Stoke had held on, and would eventually go through after a second replay at Old Trafford.
Banks, who lives in Madeley, recalls: "It was great to make that save against West Ham, especially because that would have knocked us out if it had gone in.
"My main memory is actually after I had made the save and pushed it out for a corner. All the lads were jumping on me and congratulating me, and meanwhile West Ham were taking the corner.
"I was shouting the lads to get off me and pushing them away because the game was still going on."
It wasn't the only time Banks and Stoke got the better of Moore and West Ham in a thriller.
On October 7 1967, Stoke were 3-0 down to West Ham by half time at Upton Park, seemingly down and out after two goals from Geoff Hurst and one from his fellow World Cup winner Martin Peters.
Incredibly, Stoke came back as four second half goals, two apiece from Harry Burrows and Peter Dobing, gave Tony Waddington's side a 4-3 win.
Banks says a calm Waddington had simply told the dejected Stoke players to stick to their footballing principles at half time.

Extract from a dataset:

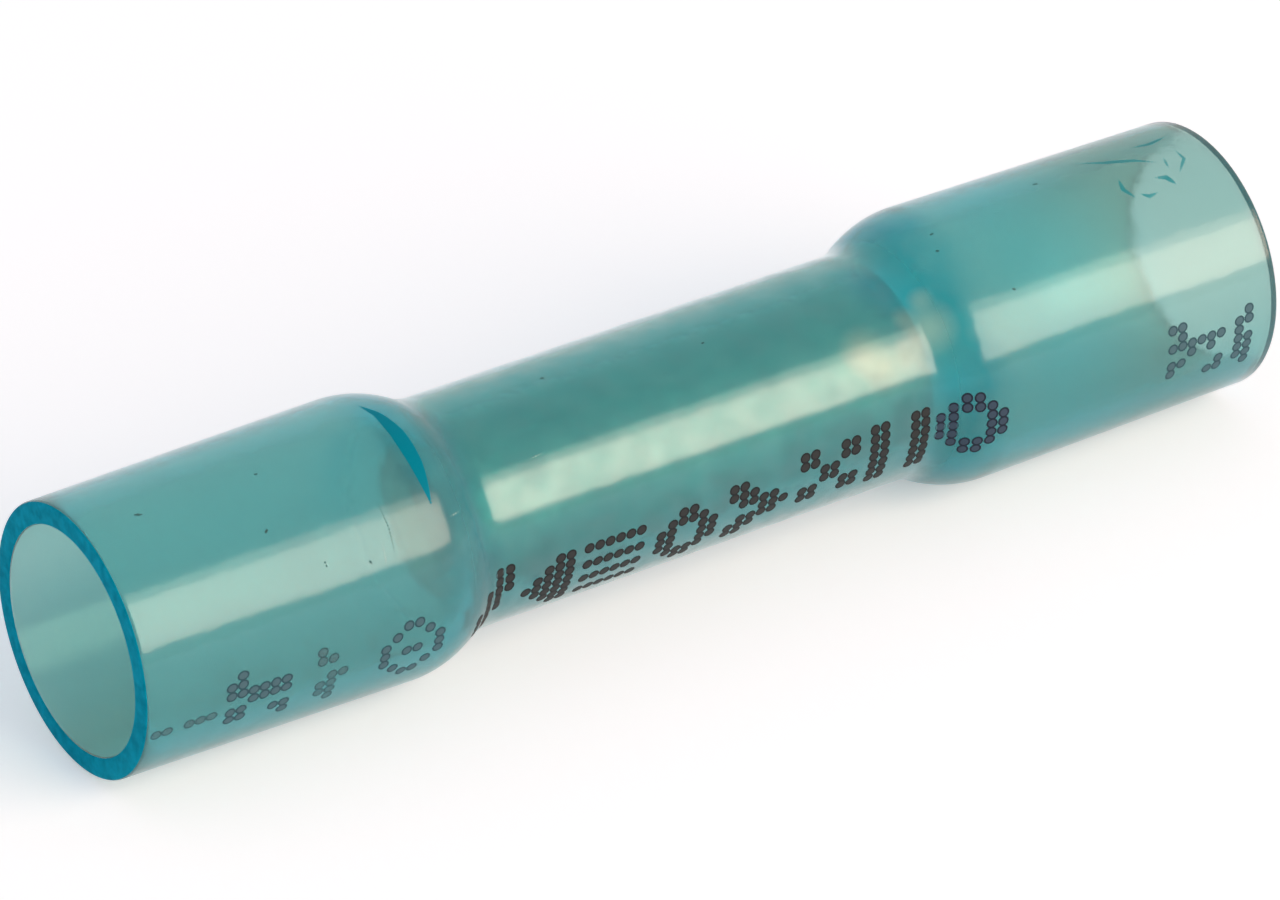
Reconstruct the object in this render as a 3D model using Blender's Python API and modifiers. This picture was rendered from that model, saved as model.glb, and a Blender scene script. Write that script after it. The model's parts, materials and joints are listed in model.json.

He said: "That was some comeback. When Tony got us in the dressing room at half time, he didn't give us a rollicking. He just said: "Now look, you can play better than this. Get yourselves out there, get playing and you can do it." Sure enough we did!
Banks was one of Waddington's finest buys, costing £50,000 from Leicester City in 1967, just a year after he'd won the World Cup.
Leicester had a young Peter Shilton waiting to take over in goal, but even so it was a huge surprise when Foxes boss Matt Gillies agreed to sell Banks, not least to Banks himself.
He said: "I had seen Peter Shilton train so I knew he was a good goalkeeper.
"But we had just won the World Cup, I was only 28 and I'd not yet reached my peak.
"I had seen reports in the paper that Peter had put Leicester under pressure because he wanted away if he wasn't in the first team. But I just ignored it because I thought there was no way Leicester would let someone who was playing for England go.
"But at the training ground one day, the manager pulled me over and said 'What do you think about leaving?'
"I was aghast and said, 'if that's what you think about me, I'll go."
That was quite a stroke of luck for Stoke, who Banks would serve with distinction for 246 appearances from 1967-72.
He was a Potter when he played in the 1970 World Cup and made THAT save from Pele. Mind you, even at the peak of Banks's career, Sir Alf Ramsey never let him or any player take their places for granted.
Banks rates Ramsey as a brilliant motivator, recalling: "Regardless of how well you had played in your last international, he wanted you to keep playing well and not relying on your last international game to hold on to your place.
"He used to make a point of thanking all the players in the squad before they went home, whether they had played or not, for coming and being part of it.
"I remember him shaking everyone's hand and thanking them after one game, so I stuck out my hand and said 'see you Alf'.
"He looked at me and said 'Oh you will, will you?"
"In other words, he didn't want me just picking myself for the next game. He wanted to make sure every player went back to their club and carried on playing to the best of their ability."
Ramsey stuck with Banks of course, and the keeper needn't worry either about his standing as a Stoke City legend.
His 75th birthday dinner was sold out within 24 hours of tickets going on sale as supporters took the opportunity to pay tribute to a true great of the game.
"I can't believe I'm the age I am; I don't feel it," he added. The years have absolutely flown by."